High dexterity cold weather work gloves allow operators to work as normal, regardless of how cold the outside temperature is. The best way to ensure maximum dexterity is to opt for gloves which are designed precisely with this in mind.

Pawā’s PG400 thermolite glove is the thinnest coated thermal glove on the market, and the only single-layer Thermolite® direct dipped glove to be rated EN511 level two for protection from contact cold. This makes the PG400 extremely dexterous, allowing the wearer to use items such as handheld barcode scanners and tablet styluses accurately, without sacrificing thermal comfort.

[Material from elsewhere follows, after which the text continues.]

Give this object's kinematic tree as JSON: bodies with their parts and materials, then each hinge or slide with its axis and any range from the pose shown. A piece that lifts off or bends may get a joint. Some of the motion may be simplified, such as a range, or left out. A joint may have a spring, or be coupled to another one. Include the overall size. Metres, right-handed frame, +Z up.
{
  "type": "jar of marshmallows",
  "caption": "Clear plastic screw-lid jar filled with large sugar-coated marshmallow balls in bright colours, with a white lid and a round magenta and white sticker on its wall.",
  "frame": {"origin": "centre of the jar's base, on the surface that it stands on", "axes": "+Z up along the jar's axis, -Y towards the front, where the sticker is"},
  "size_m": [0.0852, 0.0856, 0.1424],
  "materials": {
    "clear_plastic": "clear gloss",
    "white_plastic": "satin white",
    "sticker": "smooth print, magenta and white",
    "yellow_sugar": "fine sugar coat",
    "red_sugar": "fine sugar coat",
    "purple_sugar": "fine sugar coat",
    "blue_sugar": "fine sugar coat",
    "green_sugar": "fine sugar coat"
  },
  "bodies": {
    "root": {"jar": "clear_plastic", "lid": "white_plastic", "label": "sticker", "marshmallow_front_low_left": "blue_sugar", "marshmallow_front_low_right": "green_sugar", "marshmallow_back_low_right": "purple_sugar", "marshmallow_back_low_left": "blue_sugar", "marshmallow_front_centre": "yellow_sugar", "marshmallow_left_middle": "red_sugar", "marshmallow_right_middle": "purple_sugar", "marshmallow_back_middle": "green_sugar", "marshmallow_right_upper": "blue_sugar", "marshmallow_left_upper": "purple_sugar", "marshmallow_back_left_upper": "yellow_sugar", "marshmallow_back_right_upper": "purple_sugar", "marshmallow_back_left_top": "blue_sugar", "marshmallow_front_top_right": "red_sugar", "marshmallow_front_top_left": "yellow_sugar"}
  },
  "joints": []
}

This combination of thermal protection and dexterous freedom marks the PG400 out as the best thin winter work glove on the market, offering wearers unrivalled operational capacity even in the coldest of applications.

Waterproof work gloves for winter
Consider the warmest, wooliest, most comfortable jumper you own. Now imagine going swimming in it. It doesn’t matter how thermally proficient gloves are, if they are being used in applications that bring them into frequent and sustained contact with water, they must be waterproof to be effective.

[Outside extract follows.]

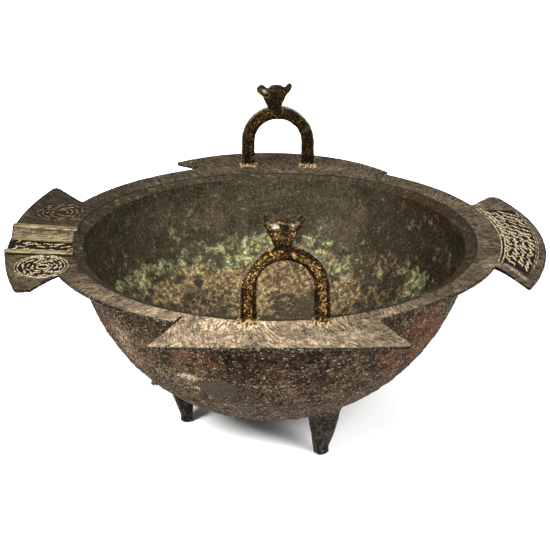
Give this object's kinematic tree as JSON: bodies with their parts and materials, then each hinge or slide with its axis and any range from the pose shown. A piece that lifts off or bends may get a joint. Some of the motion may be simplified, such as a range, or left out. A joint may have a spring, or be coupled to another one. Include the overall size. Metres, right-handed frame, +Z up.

The best work gloves for cold weather will be equipped to handle the heavy rainfall that autumn, winter, and early spring bring. Waterproof gloves, such as the PG241, contain water-repellent technology to protect the wearer’s hands during long hours outside.

In order to maximise employee comfort, preference should be given to waterproof, breathable gloves, which reduces the chances of operators taking the gloves off at any point throughout the day. We’ll cover how to encourage employee engagement later, but at this stage it’s worth noting that the best cold weather waterproof work gloves will blend thermal and water-repellent properties, alongside maximum comfort for the wearer.

Cold weather grip gloves
Linked closely with dexterity, the grip of a glove has a massive impact on an operator’s ability to do their job, not to mention a host of safety issues. While grip is often jeopardised by wintry weather, it can also be affected by liquids that operators are working with.

This becomes a particularly important issue when working with sharp objects, as one slip can lead to disastrous consequences for operators. In these circumstances, thermal gloves that feature grip as well as cut-resistance properties are the best option.

Pawā’s PG540 is an ISO level D cut-resistant glove for use in cold environments. They are perfectly suited for applications in cold and slippery environments, providing wearers with a layer of defence that can prove vital in extreme working conditions. Despite their status as heavy-duty gloves for winter environments, the PG540 is extremely comfortable thanks to an ergonomic design.

Along with cold and wet conditions, working outside inevitably often means working in the dark. This is particularly prevalent in some industries, with transport and cold weather construction gloves required to be highly visible in order to protect wearers in the dark.

In circumstances which necessitate work in low light, opting for gloves which are designed to be highly-visible is recommended. The PG241, which we’ve already covered, is coloured orange, helping wearers to stand out during the cold, dark winter months.

Engaging the workforce
One of the issues that faces the PPE industry as a whole is getting buy-in from those who will be wearing the gloves. You can spend significant money on the best high dexterity cold weather gloves available, but if your workforce doesn’t see the value in using them correctly, they will do little to help with productivity or health and safety.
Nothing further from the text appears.